Effective governance should cover tenant lifecycle policies, data retention, release approval, integration certification, partner access rights, security controls, and service accountability. It should also define which capabilities are configurable by customers, which are controlled by partners, and which remain part of the protected platform core. This is essential for operational resilience and for maintaining a credible enterprise posture.
For example, a vendor may allow partners to configure manufacturing workflows, dashboards, and local tax rules, but restrict changes to inventory valuation logic, financial posting rules, and core API schemas. That governance boundary protects platform integrity while still enabling vertical and regional flexibility.
Partner and reseller scalability requires an operating model, not just a channel program
Many software vendors entering manufacturing SaaS assume channel growth comes from recruiting more resellers. In reality, partner scalability depends on whether the platform can support repeatable implementation, controlled branding, standardized support escalation, and measurable customer outcomes. OEM ERP ecosystems are operational systems as much as commercial systems.
A mature partner model includes certification paths, deployment templates, sandbox environments, usage analytics, co-managed support workflows, and revenue attribution rules. It also requires onboarding operations for partners themselves. If a reseller needs months to understand provisioning, integration methods, and governance policies, channel expansion becomes expensive and slow.
- Create partner-ready implementation blueprints for common manufacturing segments rather than relying on open-ended services.
- Provide white-label controls that preserve brand flexibility while maintaining a shared operational backbone.
- Use partner scorecards tied to onboarding speed, renewal performance, support quality, and expansion revenue.
- Standardize escalation workflows so customer issues do not stall between vendor and reseller teams.
- Instrument the platform to show which partners drive adoption, retention, and profitable subscription growth.
Operational automation is central to margin protection and customer retention
In manufacturing SaaS, manual operations quickly become margin killers. Customer onboarding, data migration, user provisioning, workflow setup, billing activation, and support triage must be automated wherever possible. This is not only a cost issue. It directly affects time to value, customer satisfaction, and renewal confidence.

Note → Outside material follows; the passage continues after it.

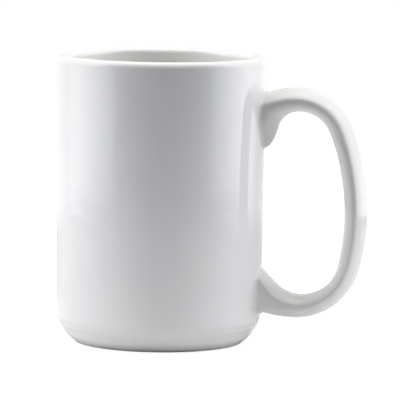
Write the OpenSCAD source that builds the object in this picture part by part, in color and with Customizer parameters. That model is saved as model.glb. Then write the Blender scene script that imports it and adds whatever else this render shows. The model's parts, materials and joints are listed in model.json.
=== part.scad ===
/* [Cup] */
// Outside diameter just under the lip
rim_d = 86; // [83:0.5:92]
// Outside diameter where the wall meets the shoulder above the foot
shoulder_d = 84; // [81:0.5:86]
// Height from the table to the top of the lip
cup_h = 118; // [100:1:135]
// Inside diameter of the glazed cup
bore_d = 76; // [70:0.5:77]
// Height of the inside floor above the table
floor_z = 6.5; // [5:0.5:9]
// Radius between the inside floor and the wall
corner_r = 9; // [4:0.5:14]

/* [Foot] */
// Outside diameter of the ring that the cup stands on
foot_d = 69.6; // [64:0.2:72]
// Width of the flat resting band
foot_w = 3; // [2:0.5:5]
// Depth of the hollow under the floor
recess_h = 2.2; // [1.5:0.1:3]
// Height of the lower turning line, where the bevel ends
bevel_z = 6; // [5:0.1:7]
// Outside diameter at the lower turning line
bevel_d = 79.4; // [77:0.2:80]
// Height of the upper turning line, where the rounded band ends
band_z = 8.8; // [8:0.1:9.5]
// Outside diameter at the upper turning line
band_d = 82.6; // [81.4:0.2:83]
// Height at which the straight wall starts
shoulder_z = 11; // [10:0.1:12]

/* [Glaze] */
// Thickness of the glaze coats
glaze_t = 0.35; // [0.25:0.05:0.5]
// Height of the bare band round the foot
bare_z = 1; // [0.6:0.1:1.4]

/* [Handle] */
// Distance from the cup's axis to the outside of the loop
handle_reach = 85.5; // [78:0.5:92]
// Drop from the lip to the top of the loop
handle_drop = 12.2; // [10:0.1:16]
// Gap between the table and the bottom of the loop
handle_lift = 11.3; // [11:0.1:14]
// Thickness of the loop at its top and bottom
handle_end_t = 9.6; // [8:0.1:11]
// Thickness of the loop at its side
handle_side_t = 9.2; // [8:0.1:11]
// Width of the loop at its side
handle_w = 17.5; // [14:0.5:18]
// Radius of the loop's long edges
handle_edge_r = 3; // [2:0.1:3.2]
// Width of the upper end on the wall
upper_pad_w = 19; // [18:0.5:21]
// Width of the lower end on the wall
lower_pad_w = 18; // [18:0.5:20]
// Thickness of the slip that sticks the handle on
slip_t = 0.6; // [0.4:0.1:1]

/* [Hidden] */
$fn = 128;

lip_r = (rim_d - bore_d) / 4;
lip_x = (rim_d + bore_d) / 4;
lip_z = cup_h - lip_r;
foot_round = 0.5;
recess_slope = 2;
past = 1;

// Loop outlines as [reach, side radius, side middle, top, top corner radius, bottom, bottom corner radius]
handle_top = cup_h - handle_drop;
mid_z = (handle_top + handle_lift) / 2 - 3;
outer_loop = [handle_reach, 95, mid_z, handle_top, 24, handle_lift, 27];
inner_loop = [handle_reach - handle_side_t, 93, mid_z - 1.5, handle_top - handle_end_t, 14,
              handle_lift + handle_end_t, 15.5];
loop_step = 6;
// Bends that take each outline from the loop's top or bottom towards the wall, as [radius, angle]
upper_run = [36, 21];
lower_run = [49, 14];
upper_throat = [9, 76];
lower_throat = [14, 46];
throat_steps = 5;
// Steps of each web's inner edge from its throat to the wall, as [towards the axis, along the wall]
upper_web = [[0.8, 4], [2.6, 6.8], [5.5, 8.4], [9, 9]];
lower_web = [[2.1, 3.2], [4.2, 6.4], [6, 8.2], [9, 9.5]];
web_turn = 2;
// Share of the loop's thickness at which it is widest, from the finger side
widest = 0.43;
face_steps = 2;
edge_steps = 3;
section_points = 4 * (face_steps + edge_steps);

bisque = [0.93, 0.91, 0.87];
slip = [0.90, 0.87, 0.81];
glaze = [0.96, 0.96, 0.95];

// ---- Cup profiles, radius along X and height along Y ----

module outer_profile(inset = 0) {
    polygon([[0, 0], [foot_d / 2 - inset - foot_round, 0], [foot_d / 2 - inset, foot_round],
             [foot_d / 2 + 3.1 - inset, 3], [bevel_d / 2 - inset, bevel_z],
             [(bevel_d + band_d) / 4 + 0.25 - inset, (bevel_z + band_z) / 2], [band_d / 2 - inset, band_z],
             [shoulder_d / 2 - 0.15 - inset, (band_z + shoulder_z) / 2], [shoulder_d / 2 - inset, shoulder_z],
             [rim_d / 2 - inset, lip_z], [0, lip_z]]);
    translate([lip_x, lip_z]) circle(lip_r - inset);
}

module bore_profile(grow = 0) {
    bore_r = bore_d / 2;
    low = floor_z - grow;
    turn = floor_z + corner_r;
    translate([0, turn]) square([bore_r + grow, lip_z - turn]);
    translate([0, low]) square([bore_r - corner_r, turn - low]);
    intersection() {
        translate([bore_r - corner_r, turn]) circle(corner_r + grow);
        translate([0, low]) square([bore_r + grow, turn - low]);
    }
}

module recess_profile(grow = 0) {
    recess_r = foot_d / 2 - foot_w + grow;
    polygon([[0, -past], [recess_r, -past], [recess_r, 0], [recess_r - recess_slope, recess_h + grow],
             [0, recess_h + grow]]);
}

// Solid inside the straight wall's clay surface, thicker by grow
module wall_cone(grow = 0) {
    rotate_extrude() polygon([[0, shoulder_z], [shoulder_d / 2 - glaze_t + grow, shoulder_z],
                              [rim_d / 2 - glaze_t + grow, lip_z], [0, lip_z]]);
}

// ---- Handle, swept through rings that each join an outer point to an inner point ----

function corner(loop, z, r) =
    [loop[0] - loop[1] + sqrt(pow(loop[1] - r, 2) - pow(z - loop[2], 2)), z];

// Point of a loop outline whose outward normal is at angle a
function loop_point(loop, a) = let (
        side = [loop[0] - loop[1], loop[2]],
        top = corner(loop, loop[3] - loop[4], loop[4]),
        bottom = corner(loop, loop[5] + loop[6], loop[6]),
        top_a = atan2(top[1] - side[1], top[0] - side[0]),
        bottom_a = atan2(bottom[1] - side[1], bottom[0] - side[0]),
        centre = a > top_a ? top : a < bottom_a ? bottom : side,
        r = a > top_a ? loop[4] : a < bottom_a ? loop[6] : loop[1])
    centre + r * [cos(a), sin(a)];

// Point at angle a round a bend that starts level at the apex; up is 1 at the top and -1 at the bottom
function bend_point(apex, r, a, up) = apex - r * [sin(a), up * (1 - cos(a))];

// Rings from the apex to inside the wall, each [outer point, inner point, width]
function root_rings(run, throat, web, pad_w, up) = let (
        out = loop_point(outer_loop, 90 * up),
        in = loop_point(inner_loop, 90 * up),
        throat_end = bend_point(in, throat[0], throat[1], up))
    concat(
        [for (i = [1:throat_steps]) let (s = i / throat_steps)
            [bend_point(out, run[0], run[1] * s, up), bend_point(in, throat[0], throat[1] * s, up),
             handle_w + (pad_w - handle_w) * s * s]],
        [for (i = [0:len(web) - 1])
            [bend_point(out, run[0], run[1] + web_turn * (i + 1), up),
             throat_end - [web[i][0], up * web[i][1]], pad_w]]);

upper_root = root_rings(upper_run, upper_throat, upper_web, upper_pad_w, 1);
lower_root = root_rings(lower_run, lower_throat, lower_web, lower_pad_w, -1);
rings = concat(
    [for (i = [len(upper_root) - 1:-1:0]) upper_root[i]],
    [for (a = [90:-loop_step:-90]) [loop_point(outer_loop, a), loop_point(inner_loop, a), handle_w]],
    lower_root);

// Points from the middle of a face to the widest line, as [height over that line, distance from the middle]
function half_section(deep, half_w, inset) = let (
        edge_y = half_w - handle_edge_r,
        face_r = (pow(edge_y, 2) + pow(deep, 2) - pow(handle_edge_r, 2)) / (2 * (deep - handle_edge_r)),
        turn = atan2(edge_y, face_r - deep))
    concat(
        [for (i = [0:face_steps - 1]) let (a = turn * i / face_steps)
            [deep - face_r + (face_r - inset) * cos(a), (face_r - inset) * sin(a)]],
        [for (i = [0:edge_steps]) let (a = turn + (90 - turn) * i / edge_steps)
            [(handle_edge_r - inset) * cos(a), edge_y + (handle_edge_r - inset) * sin(a)]]);

// Section of a ring: a crowned outer face and a flatter finger face, joined by round edges
function ring_points(ring, inset) = let (
        thick = norm(ring[0] - ring[1]),
        unit = (ring[0] - ring[1]) / thick,
        palm_t = widest * handle_side_t,
        back_t = handle_side_t - palm_t,
        palm = [for (p = half_section(palm_t, ring[2] / 2, inset)) [palm_t - p[0], p[1]]],
        back = [for (p = half_section(back_t, ring[2] / 2, inset)) [thick - back_t + p[0], p[1]]],
        last = len(palm) - 1,
        section = concat(
            [for (i = [0:last]) back[i]],
            [for (i = [last - 1:-1:0]) palm[i]],
            [for (i = [1:last]) [palm[i][0], -palm[i][1]]],
            [for (i = [last - 1:-1:1]) [back[i][0], -back[i][1]]]))
    [for (p = section) let (q = ring[1] + p[0] * unit) [q[0], p[1], q[1]]];

module sweep(inset = 0) {
    n = section_points;
    last = len(rings) - 1;
    points = [for (ring = rings) each ring_points(ring, inset)];
    sides = [for (i = [0:last - 1], k = [0:n - 1]) let (
            a = i * n + k,
            b = i * n + (k + 1) % n)
        each [[a, b, b + n], [a, b + n, a + n]]];
    caps = [[for (k = [n - 1:-1:0]) k], [for (k = [0:n - 1]) last * n + k]];
    polyhedron(points, concat(sides, caps));
}

// ---- Nodes ----

module mug_body() {
    color(bisque) rotate_extrude() difference() {
        outer_profile(glaze_t);
        bore_profile(glaze_t);
        recess_profile(glaze_t);
    }
}

module handle() {
    color(bisque) difference() {
        sweep(glaze_t);
        wall_cone(slip_t);
    }
}

module slip_layer() {
    intersection() {
        sweep(glaze_t);
        difference() {
            wall_cone(slip_t);
            wall_cone();
        }
    }
}

module upper_slip_joint() {
    color(slip) intersection() {
        slip_layer();
        translate([0, -rim_d / 2, mid_z]) cube([rim_d, rim_d, cup_h]);
    }
}

module lower_slip_joint() {
    color(slip) intersection() {
        slip_layer();
        translate([0, -rim_d / 2, mid_z - cup_h]) cube([rim_d, rim_d, cup_h]);
    }
}

module outer_glaze() {
    color(glaze) difference() {
        rotate_extrude() difference() {
            outer_profile();
            outer_profile(glaze_t);
            square([foot_d, bare_z]);
            translate([0, lip_z]) square([lip_x, lip_r + past]);
        }
        sweep();
    }
}

module liner_glaze() {
    color(glaze) rotate_extrude() {
        difference() {
            bore_profile(glaze_t);
            bore_profile();
        }
        intersection() {
            translate([lip_x, lip_z]) difference() {
                circle(lip_r);
                circle(lip_r - glaze_t);
            }
            translate([0, lip_z]) square([lip_x, lip_r + past]);
        }
    }
}

module handle_glaze() {
    color(glaze) difference() {
        difference() {
            sweep();
            wall_cone();
        }
        sweep(glaze_t);
    }
}

module base_glaze() {
    color(glaze) rotate_extrude() difference() {
        recess_profile(glaze_t);
        recess_profile();
        translate([0, -past]) square([foot_d, past + bare_z]);
    }
}

mug_body();
handle();
upper_slip_joint();
lower_slip_joint();
outer_glaze();
liner_glaze();
handle_glaze();
base_glaze();
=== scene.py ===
"""A white glazed ceramic mug on a pale table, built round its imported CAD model."""

import json
from collections import namedtuple
from math import atan2, ceil, cos, degrees, pi, radians, sin, sqrt

import bpy
import numpy as np
from mathutils import Matrix, Vector


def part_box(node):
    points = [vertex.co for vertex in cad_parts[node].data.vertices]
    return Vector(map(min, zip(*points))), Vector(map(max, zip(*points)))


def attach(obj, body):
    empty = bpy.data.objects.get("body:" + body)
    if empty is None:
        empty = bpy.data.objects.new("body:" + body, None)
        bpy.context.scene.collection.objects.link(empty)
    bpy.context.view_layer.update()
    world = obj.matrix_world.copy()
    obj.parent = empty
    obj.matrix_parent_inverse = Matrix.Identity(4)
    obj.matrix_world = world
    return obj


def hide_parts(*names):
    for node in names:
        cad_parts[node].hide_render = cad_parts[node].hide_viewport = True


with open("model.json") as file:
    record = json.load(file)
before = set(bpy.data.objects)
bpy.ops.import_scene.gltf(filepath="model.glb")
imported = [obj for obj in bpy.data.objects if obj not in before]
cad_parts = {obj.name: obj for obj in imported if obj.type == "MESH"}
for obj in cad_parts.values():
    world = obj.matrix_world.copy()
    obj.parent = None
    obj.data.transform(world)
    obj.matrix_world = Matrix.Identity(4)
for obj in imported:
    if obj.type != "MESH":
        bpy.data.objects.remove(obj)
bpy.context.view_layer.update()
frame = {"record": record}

MM = 0.001

# ---- Sizes, in metres: those of the frame first, then the shapes between them ----

bore = next(m for m in frame["record"]["mounts"] if m["name"] == "mouth_bore")

RIM_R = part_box("outer_glaze")[1].x
BARE_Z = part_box("outer_glaze")[0].z
CUP_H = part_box("liner_glaze")[1].z
BORE_R = bore["dims"]["r_mm"] * MM
GLAZE_T = 0.35 * MM
SLIP_T = 0.6 * MM
FLOOR_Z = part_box("liner_glaze")[0].z + GLAZE_T
RECESS_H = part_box("base_glaze")[1].z - GLAZE_T
LIP_R = (RIM_R - BORE_R) / 2
LIP_Z = CUP_H - LIP_R
CORNER_R = 9 * MM
CORNER_STEPS = 24

FOOT_R = 34.8 * MM
FOOT_W = 3 * MM
FOOT_EDGE_R = 0.5 * MM
# Width and height of the slope beside the foot, and the round at its top
FOOT_SLOPE = (3.1 * MM, 3 * MM)
FOOT_SLOPE_R = 5 * MM
# The hollow under the cup: how far its side leans in, and the round in its corner
RECESS_SLOPE = 2 * MM
RECESS_R = 1 * MM
# The steps over the foot, as (radius, height), and the round on the edges of the first two
BEVEL = (39.7 * MM, 6.0 * MM)
BAND = (41.3 * MM, 8.8 * MM)
SHOULDER = (42.0 * MM, 11.0 * MM)
STEP_EDGE_R = 0.5 * MM
SHOULDER_R = 3 * MM
# The bulge between the bevel and the band, and the dip between the band and the shoulder
BULGE = 0.25 * MM
BULGE_R = 4 * MM
DIP = 0.15 * MM
DIP_R = 2 * MM

HANDLE_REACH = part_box("handle_glaze")[1].x
HANDLE_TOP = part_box("handle_glaze")[1].z
HANDLE_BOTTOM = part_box("handle_glaze")[0].z

# A glaze skin's inner face stays this far off the clay under it
SKIN_T = GLAZE_T - 0.02 * MM

# Points round a turned piece, its longest row, steps of a round, rows over the lip, and its seam's first row
AROUND = 192
ROW_STEP = 2 * MM
ARC_STEPS = 8
LIP_ROWS = 24
SEAM_ROW = 0.5


# ---- Profiles in the (radius, height) plane ----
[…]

A strong OEM platform model automates tenant creation, baseline configuration, role assignment, integration checks, and lifecycle notifications. It can also trigger operational playbooks when usage drops, implementation milestones slip, or workflow errors increase. These automation patterns turn the platform into an operational intelligence system rather than a passive application stack.
A realistic example is a vendor serving industrial equipment manufacturers across several regions. Instead of manually configuring each customer, the platform can apply segment-specific templates for inventory structures, service workflows, and financial mappings. Combined with automated onboarding checkpoints and health scoring, the vendor gains a more predictable path from activation to renewal.
Modernization tradeoffs software vendors should evaluate before entering the market
There is no single ideal path into manufacturing SaaS. Vendors must balance speed, control, differentiation, and operational complexity. Building a proprietary ERP layer may offer long-term control but delays market entry and increases execution risk. Embedding an OEM ERP platform accelerates launch and improves process coverage, but requires disciplined governance over branding, extensibility, and roadmap alignment.
Similarly, a highly flexible architecture may help win early deals, yet too much customization can undermine multi-tenant economics. A tightly standardized platform improves scalability, but may limit fit for specialized manufacturing segments. The right answer depends on target market, partner strategy, implementation capacity, and the vendor's appetite for platform ownership.
Executive teams should evaluate modernization choices through three lenses: revenue durability, operational repeatability, and ecosystem leverage. If a decision improves short-term sales but weakens upgradeability, support consistency, or partner scalability, it usually creates long-term drag on enterprise SaaS performance.
Executive recommendations for software vendors building manufacturing SaaS platforms
First, define the platform business model before defining the feature roadmap. Clarify whether the company is building a direct SaaS offer, an OEM-enabled embedded ERP product, a white-label channel platform, or a hybrid model. That decision shapes architecture, pricing, governance, and support design.
Second, invest early in recurring revenue infrastructure. Subscription packaging, entitlement logic, renewal workflows, and customer lifecycle analytics should be treated as core platform capabilities. Third, adopt a multi-tenant architecture with controlled extensibility so the business can support manufacturing variation without losing operational efficiency.
Fourth, build governance into the operating model from the start. Define release controls, partner permissions, integration standards, and tenant policies before channel growth accelerates. Finally, use operational automation and observability to protect margins and improve resilience. In manufacturing SaaS, the winners are not the vendors with the most features. They are the vendors with the most scalable operating systems.